→ **GOAL**:
Copy out exactly the lines from the first line of the material below through the line containing "const STEP = (2 * Math.PI) / SEGMENTS;", and nothing beyond them.

→ **RAW DATA**:

=-=-=

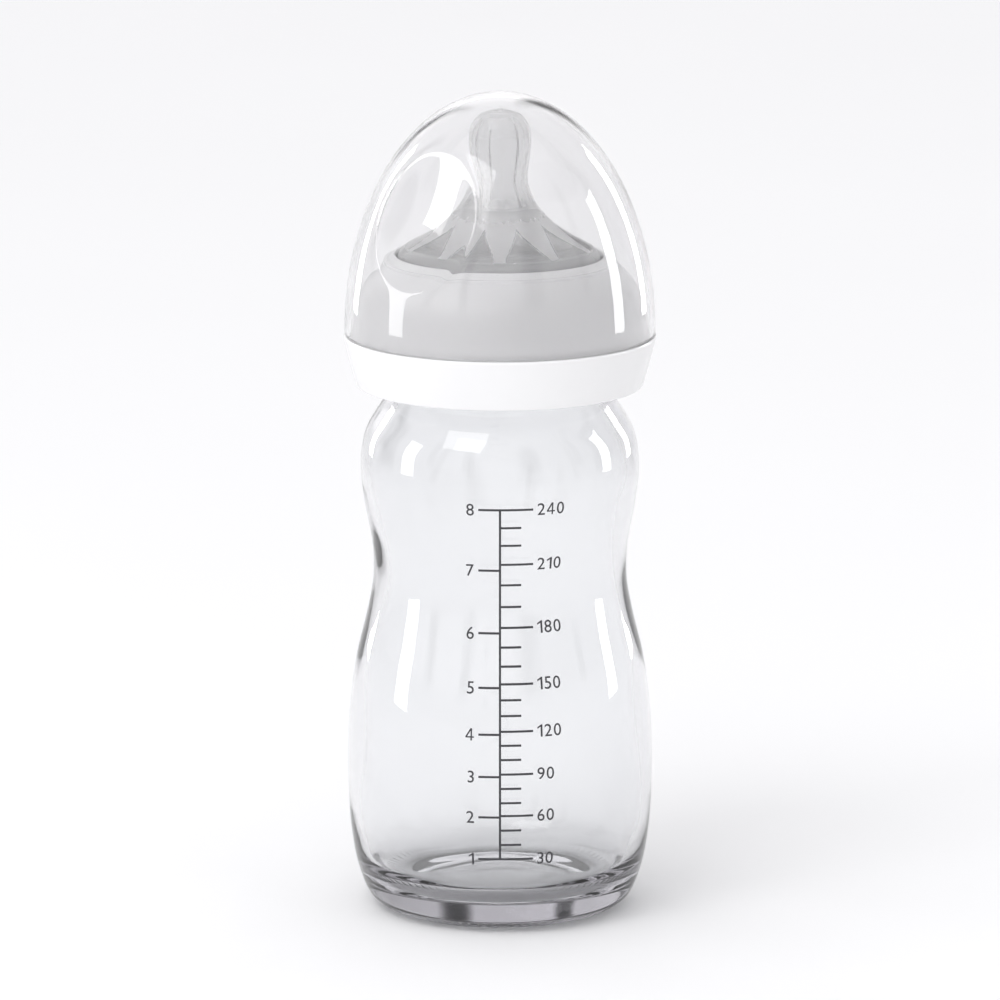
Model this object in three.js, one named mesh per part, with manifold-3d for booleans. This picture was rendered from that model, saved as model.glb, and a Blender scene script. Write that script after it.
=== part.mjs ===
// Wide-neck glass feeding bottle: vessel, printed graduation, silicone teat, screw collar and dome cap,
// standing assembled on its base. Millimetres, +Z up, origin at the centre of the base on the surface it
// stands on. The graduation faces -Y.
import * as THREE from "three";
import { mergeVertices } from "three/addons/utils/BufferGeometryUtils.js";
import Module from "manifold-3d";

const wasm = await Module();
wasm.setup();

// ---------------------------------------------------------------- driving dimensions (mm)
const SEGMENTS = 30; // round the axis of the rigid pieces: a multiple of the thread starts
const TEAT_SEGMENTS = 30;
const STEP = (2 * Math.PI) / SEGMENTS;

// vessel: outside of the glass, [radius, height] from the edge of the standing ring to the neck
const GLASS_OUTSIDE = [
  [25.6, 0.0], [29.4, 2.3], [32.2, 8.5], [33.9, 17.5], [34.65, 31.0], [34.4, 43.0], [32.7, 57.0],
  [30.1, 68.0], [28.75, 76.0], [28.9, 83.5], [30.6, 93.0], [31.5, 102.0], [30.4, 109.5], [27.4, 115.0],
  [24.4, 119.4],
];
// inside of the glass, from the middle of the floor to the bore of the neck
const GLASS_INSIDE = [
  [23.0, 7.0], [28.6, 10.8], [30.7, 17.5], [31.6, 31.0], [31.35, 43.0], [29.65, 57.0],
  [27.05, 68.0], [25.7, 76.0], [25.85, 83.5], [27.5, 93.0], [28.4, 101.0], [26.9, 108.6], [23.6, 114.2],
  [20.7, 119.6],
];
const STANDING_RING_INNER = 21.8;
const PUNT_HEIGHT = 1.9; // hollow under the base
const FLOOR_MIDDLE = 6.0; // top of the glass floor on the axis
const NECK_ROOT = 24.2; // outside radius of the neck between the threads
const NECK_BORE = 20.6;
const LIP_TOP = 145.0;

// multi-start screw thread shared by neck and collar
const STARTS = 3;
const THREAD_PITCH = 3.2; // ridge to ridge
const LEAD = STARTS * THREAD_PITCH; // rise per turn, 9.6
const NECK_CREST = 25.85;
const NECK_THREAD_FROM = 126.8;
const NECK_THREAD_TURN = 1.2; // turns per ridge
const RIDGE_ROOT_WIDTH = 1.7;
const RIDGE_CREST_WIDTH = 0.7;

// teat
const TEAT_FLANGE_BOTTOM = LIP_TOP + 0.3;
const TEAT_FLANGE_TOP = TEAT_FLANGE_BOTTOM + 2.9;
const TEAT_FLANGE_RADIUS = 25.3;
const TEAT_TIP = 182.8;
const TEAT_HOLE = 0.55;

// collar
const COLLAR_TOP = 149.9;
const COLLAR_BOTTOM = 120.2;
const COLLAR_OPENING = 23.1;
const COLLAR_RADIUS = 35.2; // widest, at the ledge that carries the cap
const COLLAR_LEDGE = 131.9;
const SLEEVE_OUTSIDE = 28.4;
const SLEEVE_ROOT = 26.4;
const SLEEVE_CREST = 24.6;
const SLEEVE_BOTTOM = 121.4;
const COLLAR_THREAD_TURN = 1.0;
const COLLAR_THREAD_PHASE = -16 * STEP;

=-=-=

→ **THE RESULT**:
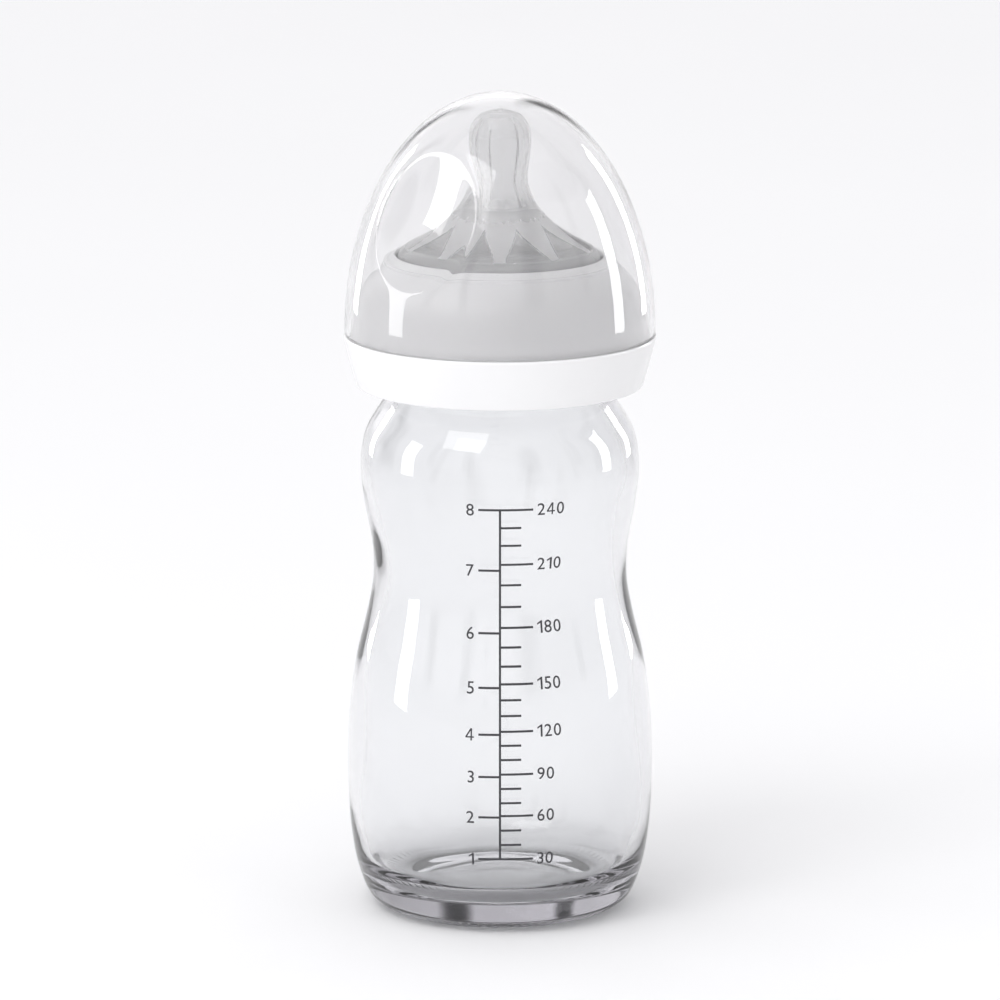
Model this object in three.js, one named mesh per part, with manifold-3d for booleans. This picture was rendered from that model, saved as model.glb, and a Blender scene script. Write that script after it.
=== part.mjs ===
// Wide-neck glass feeding bottle: vessel, printed graduation, silicone teat, screw collar and dome cap,
// standing assembled on its base. Millimetres, +Z up, origin at the centre of the base on the surface it
// stands on. The graduation faces -Y.
import * as THREE from "three";
import { mergeVertices } from "three/addons/utils/BufferGeometryUtils.js";
import Module from "manifold-3d";

const wasm = await Module();
wasm.setup();

// ---------------------------------------------------------------- driving dimensions (mm)
const SEGMENTS = 30; // round the axis of the rigid pieces: a multiple of the thread starts
const TEAT_SEGMENTS = 30;
const STEP = (2 * Math.PI) / SEGMENTS;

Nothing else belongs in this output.